In the entries that follow, how many lines contain the word "None"? Answer with the number only.

.....

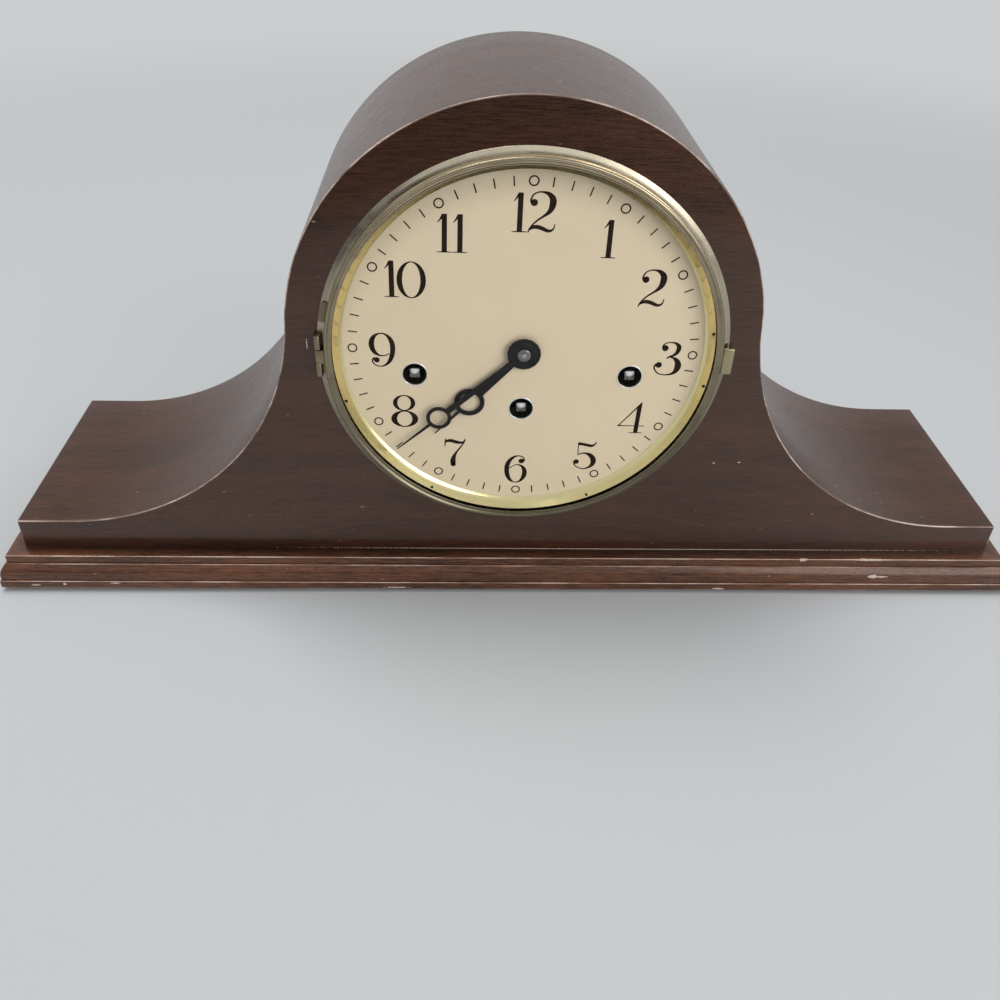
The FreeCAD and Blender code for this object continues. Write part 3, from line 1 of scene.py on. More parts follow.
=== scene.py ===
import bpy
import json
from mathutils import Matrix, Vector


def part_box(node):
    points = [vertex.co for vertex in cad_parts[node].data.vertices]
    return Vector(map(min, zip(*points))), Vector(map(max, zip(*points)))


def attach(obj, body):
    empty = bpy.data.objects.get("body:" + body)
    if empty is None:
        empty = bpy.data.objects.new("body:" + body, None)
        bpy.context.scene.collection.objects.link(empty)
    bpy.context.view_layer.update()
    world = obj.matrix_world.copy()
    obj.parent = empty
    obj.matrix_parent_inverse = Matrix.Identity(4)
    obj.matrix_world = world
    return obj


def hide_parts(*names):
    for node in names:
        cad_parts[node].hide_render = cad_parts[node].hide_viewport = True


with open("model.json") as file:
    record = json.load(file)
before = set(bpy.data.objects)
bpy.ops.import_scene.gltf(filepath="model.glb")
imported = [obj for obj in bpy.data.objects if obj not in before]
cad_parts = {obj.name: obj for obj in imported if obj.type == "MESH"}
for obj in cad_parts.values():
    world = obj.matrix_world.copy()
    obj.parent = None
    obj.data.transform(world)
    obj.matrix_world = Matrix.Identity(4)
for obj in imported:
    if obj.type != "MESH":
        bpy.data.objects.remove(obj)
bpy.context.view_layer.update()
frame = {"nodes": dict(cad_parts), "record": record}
nodes = frame["nodes"]

# %% [markdown]
# The clock is a low wooden case with a round top and two long wings. Its solids come from the frame,
# already in place. This script gives each visible surface its real edge, its finish and its printing.
# Every shape below is worked out in millimetres as arrays of points, and turned to metres only when the
# mesh is made.

# %% Tools of the bench
import json
import math

import bpy
import bmesh
import numpy as np
from mathutils import Matrix, Vector
from mathutils.geometry import tessellate_polygon

MM = 0.001
FACE_Y = -58.5
BASE_TOP = 19.7
DIAL_Z = 133.7


def turn(angle):
    """An angle in degrees as radians."""
    return math.radians(angle)


def middle_of(node):
    """The middle of a solid's box as seen from the front: x and z in mm."""
    low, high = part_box(node)
    return [(low[axis] + high[axis]) / 2 / MM for axis in (0, 2)]


# %% [markdown]
# The camera comes first, because everything is judged through it. The photograph was taken from above and
# a little to the left, from less than half a metre in front, which is why the wings seem to splay. The
# lens and the tilt were solved from the corners of the case and from the minute track, and are only
# written down here.

# %% Camera
def aim(yaw, pitch, roll):
    """The camera's right, up and backward axes: yaw to the right about Z, then pitch up, then roll."""
    forward = Vector((math.sin(yaw) * math.cos(pitch), math.cos(yaw) * math.cos(pitch), math.sin(pitch)))
    right = Vector((math.cos(yaw), -math.sin(yaw), 0))
    up = right.cross(forward)
    across = right * math.cos(roll) + up * math.sin(roll)
    over = up * math.cos(roll) - right * math.sin(roll)
    return across, over, -forward


YAW, PITCH, ROLL = 2.83, -36.79, 2.10
EYE = Vector((-27.4, -438.8, 336.5)) * MM
lens = bpy.data.cameras.new("photo_camera")
lens.sensor_width = 36
lens.lens = 33.88
lens.clip_start = 0.01
scene = bpy.context.scene
camera = bpy.data.objects.new("photo_camera", lens)
scene.collection.objects.link(camera)
axes = Matrix(aim(turn(YAW), turn(PITCH), turn(ROLL))).transposed()
camera.matrix_world = Matrix.Translation(EYE) @ axes.to_4x4()
scene.camera = camera
print("camera stands", round(-EYE.y, 3), "m in front, looking down", -PITCH, "degrees")

# %% [markdown]
# A material in Blender is a graph of nodes. Written out in full, each node takes four lines, so a bench
# of short calls comes first: a call places a node, joins it and hands back its output.

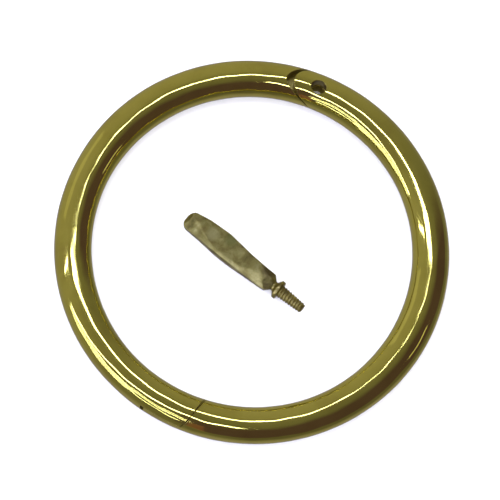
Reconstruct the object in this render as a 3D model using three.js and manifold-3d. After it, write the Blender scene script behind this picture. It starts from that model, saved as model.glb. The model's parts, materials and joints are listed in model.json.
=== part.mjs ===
// Hinged brass nose ring for cattle. Two half rings of round wire turn on a riveted hinge and close
// in a half lap. The loose locking screw, with its flat break-off handle, lies inside the hoop.
// Units are millimetres. The ring lies flat, +Z is up and Z = 0 is the surface that it lies on.
// The origin is the centre of the hoop, and angles run anticlockwise from +X seen from above.

import * as THREE from "three";
import { mergeVertices } from "three/addons/utils/BufferGeometryUtils.js";
import Module from "manifold-3d";

const wasm = await Module();
wasm.setup();

const radians = THREE.MathUtils.degToRad;

// ---- Driving dimensions ----

// The ring
const OUTER_DIAMETER = 76.2;
const WIRE_DIAMETER = 7.14;
const WIRE_SIDES = 24;
const RING_SEGMENTS = 120;

// The riveted hinge: the right half's tongue turns in the left half's fork
const HINGE_ANGLE = 242;
const FORK_END_RADIUS = 5.3;
const FORK_END_LEAN = 7;
const SHOULDER_GAP = 0.3;
const TONGUE_THICKNESS = 2.3;
const TONGUE_SIDE_CLEARANCE = 0.15;
const TONGUE_REACH = 3.75;
const SLOT_RADIUS = 5.3;
const RIVET_RADIUS = 1.2;
const RIVET_CLEARANCE = 0.07;

// The half lap: each half ends in a round-nosed lap, over or under the other half's lap
const LAP_ANGLE = 68.4;
const LAP_REACH = 5.0;
const LAP_NOSE_LENGTH = 5.0;
const LAP_NOSE_ROOM = 0.05;
const LAP_END_GAP = 1.4;
const LAP_FACE_GAP = 0.3;
const SCREW_HOLE_RADIUS = 1.4;
const THREADED_HOLE_RADIUS = 1.1;
const COUNTERSINK_RADIUS = 1.7;
const COUNTERSINK_DEPTH = 0.35;
const COUNTERSINK_TOP = 1;

// The locking screw. Lengths run along its axis from the handle's free end.
const SCREW_START = 21.75;
const FLANGE_START = 22.05;
const FLANGE_END = 23.1;
const FLANGE_BEVEL = 0.2;
const THREAD_END = 28.4;
const SCREW_END = 28.7;
const BOSS_RADIUS = 0.98;
const FLANGE_BACK_RADIUS = 1.75;
const FLANGE_RADIUS = 1.93;
const THREAD_RADIUS = 1.3;
const THREAD_END_RADIUS = 1.1;
const THREAD_DEPTH = 0.28;
const THREAD_PITCH = 0.6;
const THREAD_ROOT_WIDTH = 0.1;
const SCREW_SIDES = 20;

// The break-off handle, a flat casting that is one piece with the screw until its neck is snapped
const NECK_GAP = 0.3;
const HANDLE_END = SCREW_START - NECK_GAP;
const HANDLE_REST = 2.5;
const HANDLE_REST_DEPTH = 1.25;

// Where the locking piece lies: its free end, the way it points, and a hair's breadth under it
const PIECE_START = new THREE.Vector2(-12.4, 7.06);
const PIECE_DIRECTION = -39.3;
const PIECE_LIFT = 0.02;

// ---- Worked out from those ----

const WIRE_RADIUS = WIRE_DIAMETER / 2;
const RING_RADIUS = OUTER_DIAMETER / 2 - WIRE_RADIUS;
const MID_HEIGHT = WIRE_RADIUS;
const BEYOND = 3;
const FAR = OUTER_DIAMETER;
const PLAN_STEPS = 16;
const PLAN_MARGIN = 20;

// ---- Geometry helpers ----

function solidFrom(geometry) {
  const bare = geometry.clone();
  bare.deleteAttribute("normal");
  bare.deleteAttribute("uv");
  const merged = mergeVertices(bare, 1e-4);
  const corners = merged.index.array;
  const kept = [];
  for (let i = 0; i < corners.length; i += 3) {
    const [a, b, c] = [corners[i], corners[i + 1], corners[i + 2]];
    if (a !== b && b !== c && c !== a) kept.push(a, b, c);
  }
  return new wasm.Manifold(new wasm.Mesh({
    numProp: 3,
    vertProperties: new Float32Array(merged.attributes.position.array),
    triVerts: new Uint32Array(kept),
  }));
}

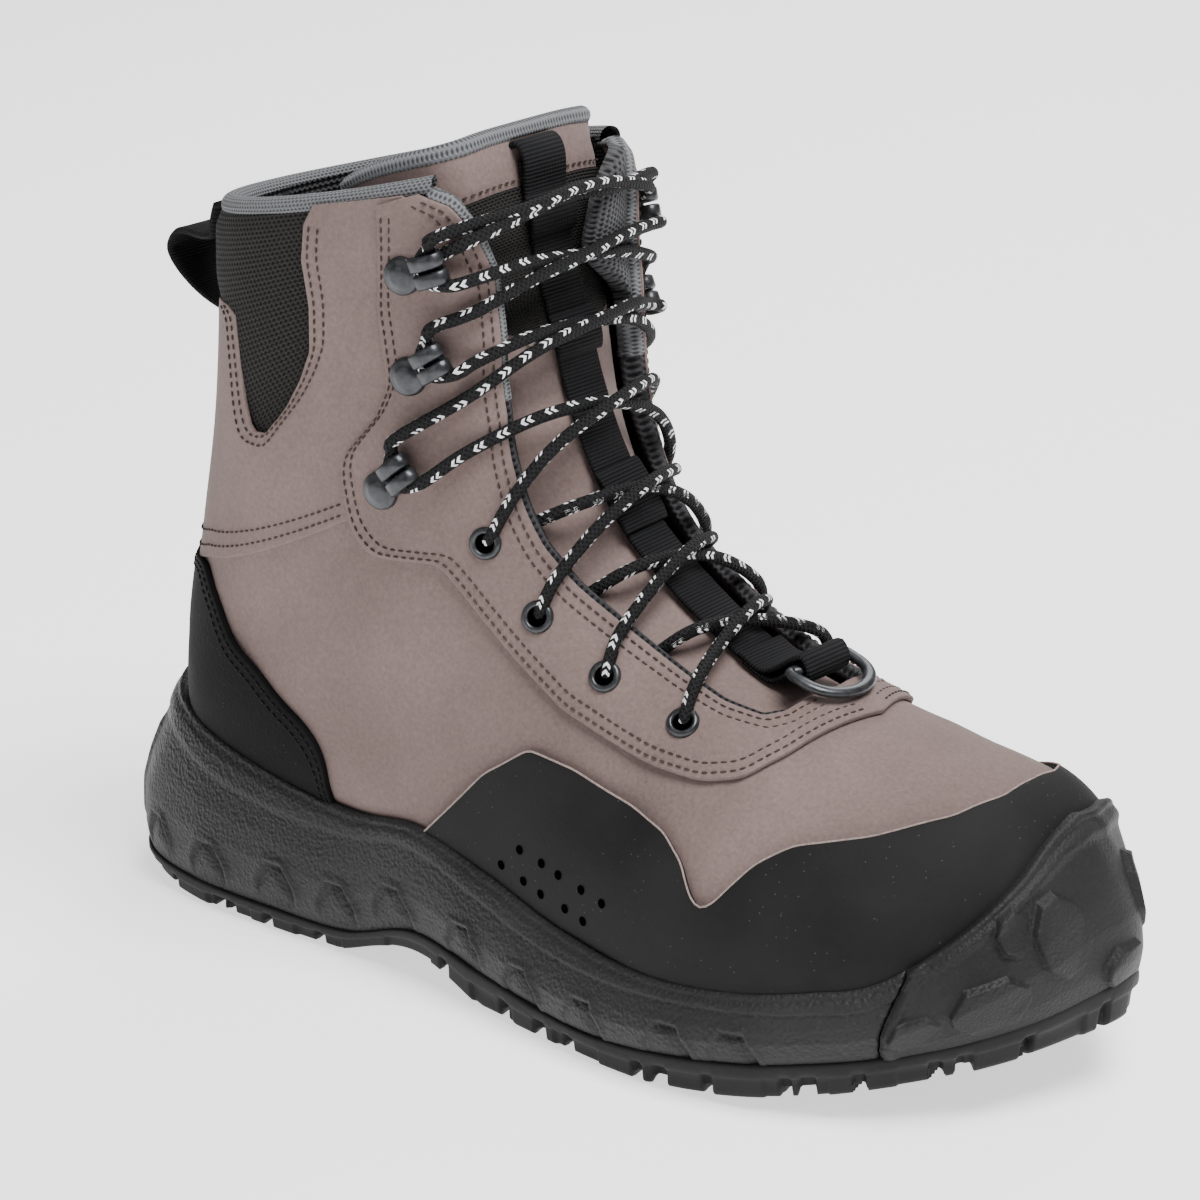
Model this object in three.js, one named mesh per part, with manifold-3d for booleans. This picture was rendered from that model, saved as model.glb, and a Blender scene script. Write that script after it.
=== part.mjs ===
// Wading boot, right foot, as a three.js scene graph. Millimetres, toe along +X, inner side +Y, up +Z.
// The upper, its overlays, tongue and insole all come from one last-shaped surface, formPoint(u, a):
// u runs through the sections from the toe (0) to the collar (16), a runs round a section from the
// back or sole (-1) over the outer side, the front or top (0) and the inner side back to +1.
import * as THREE from 'three';
import { mergeVertices } from 'three/addons/utils/BufferGeometryUtils.js';
import Module from 'manifold-3d';

const wasm = await Module();
wasm.setup();
const { lerp, smoothstep, degToRad } = THREE.MathUtils;

// Driving sizes
const LENGTH = 300;
const BALL_WIDTH = 115;
const HEEL_WIDTH = 81;
const SHAFT_WIDTH = 84;
const HEEL_HEIGHT = 27;
const INSTEP_HEIGHT = 110;
const COLLAR_HEIGHT = 204;
const TOE_SPRING = 18;
const HEEL_SPRING = 4;
const ARCH_RISE = 7;
const WALL_LEAN = 9;
const WALL_BELLY = 3;

// Walls, clearances and small parts
const GAP = 0.3;
const VAMP_WALL = 2.4;
const COLLAR_WALL = 6;
const OVERLAY = 1.5;
const SEAT = 0.5;
const MESH_STEP = 1.2;
const TUCK = 6;
const LUG_DEPTH = 4;
const PLATE_BITE = 1;
const LUG_BAND = 15;
const GROOVE_WIDTH = 4;
const HEX_WIDTH = 19;
const HEX_PITCH = 23;
const STUD_BORE = 7;
const BUMPER_WALL = 4;
const INSOLE_THICKNESS = 4;
const TONGUE_THICKNESS = 4;
const TONGUE_CLEARANCE = 1.4;
const STRAP_WIDTH = 15;
const STRAP_THICKNESS = 1.4;
const LACE_DIAMETER = 4.4;
const LACE_SIDES = 5;
const EYELET_FLANGE = 4.6;
const EYELET_BARREL = 3.2;
const EYELET_HOLE = 2.5;
const EYELET_LIP = 0.9;
const EYELET_SIDES = 6;
const HOOK_LENGTH = 17;
const HOOK_WIDTH = 8;
const HOOK_PLATE = 1.2;
const HOOK_RISE = 5.5;
const HOOK_MOUTH = 0.45;
const RIVET_DIAMETER = 8.4;
const RIVET_HEIGHT = 1.2;
const RING_WIDTH = 26;
const RING_DEPTH = 18;
const RING_WIRE = 3.6;
const RING_FLATNESS = 0.7;
const TAB_WIDTH = 18;
const TAB_THICKNESS = 1.6;
const PULL_WIDTH = 22;
const PULL_THICKNESS = 2.4;
const PULL_REACH = 25;
const PULL_DROP = 24;
const REACH_IN = 8;
const REACH_OUT = 4;

// Levels run from the floor (-1) through the heel's footbed (0) and the instep (1) to the collar (2)
function height(level) {
  if (level < 0) return HEEL_HEIGHT * (1 + level);
  if (level < 1) return lerp(HEEL_HEIGHT, INSTEP_HEIGHT, level);
  return lerp(INSTEP_HEIGHT, COLLAR_HEIGHT, level - 1);
}

function along(share) {
  return (share - 0.5) * LENGTH;
}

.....

§ EXERCISE ANSWER:
3